Direct Edge's response to the "two-tiered market" criticism is as follows:
First it is difficult to address concerns that may result, particularly when there is no empirical data to support such as result. Furthermore, we do not view technology that instantaneously aggregates passive and aggressive liquidity as creating a two-tier market. Rather, flash technology democratizes access to the non-displayed market and in this regard, removes different "tiers" in market access. Additionally, any subscriber of Direct Edge can be a recipient of flashed orders.

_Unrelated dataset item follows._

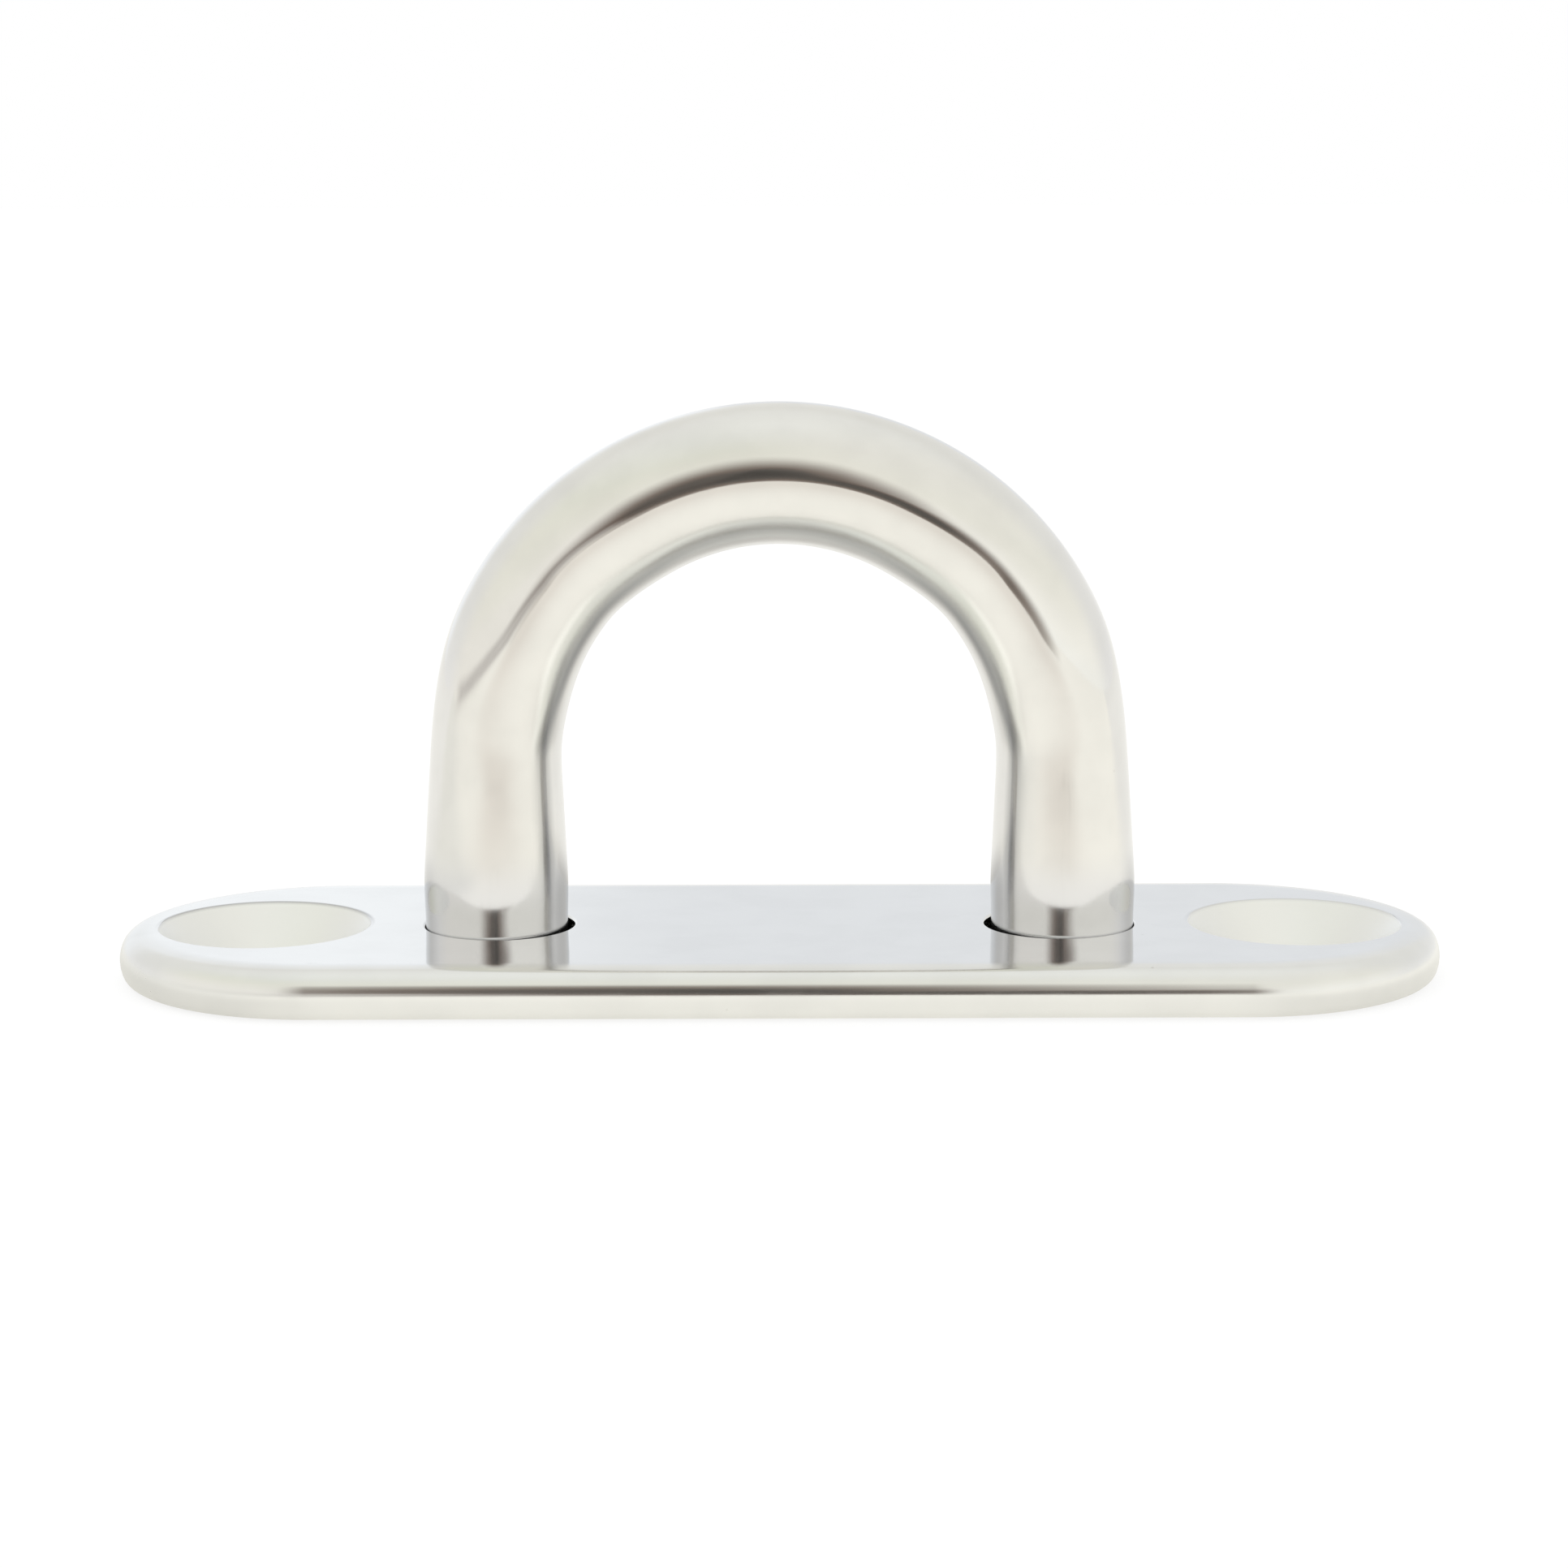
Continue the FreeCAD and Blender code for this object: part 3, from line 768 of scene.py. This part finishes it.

The U.S. Securities and Exchange Commission in September 2009 proposed banning the practice as part of regulatory reforms during the 2008 financial crisis. As of May 2010, the proposals have not been implemented. Even though most programs have been stopped voluntarily, it is still possible, at least with Direct Edge.

===Supporters===
In 2009 Sang Lee, managing partner at Aite Group, an independent research firm in Boston, saw the debate about flash orders as more philosophical than practical. Since the total market volume that goes through flash orders accounted for only 2% to 3% of daily volume in 2009, there would not be a big change in trade volume among major players if those orders disappeared.

In 2009 Bogoslaw predicted that regardless of the endgame, there would always be differences in the speed of information-technology capabilities of market centers and market participants. He argued that as long as market centers competed for order flow, investors can benefit, even if participating is only through investments in mutual or pension funds. In 2009 large institutional investors benefit directly by having enough liquidity to move a big block of shares with minimal price impact.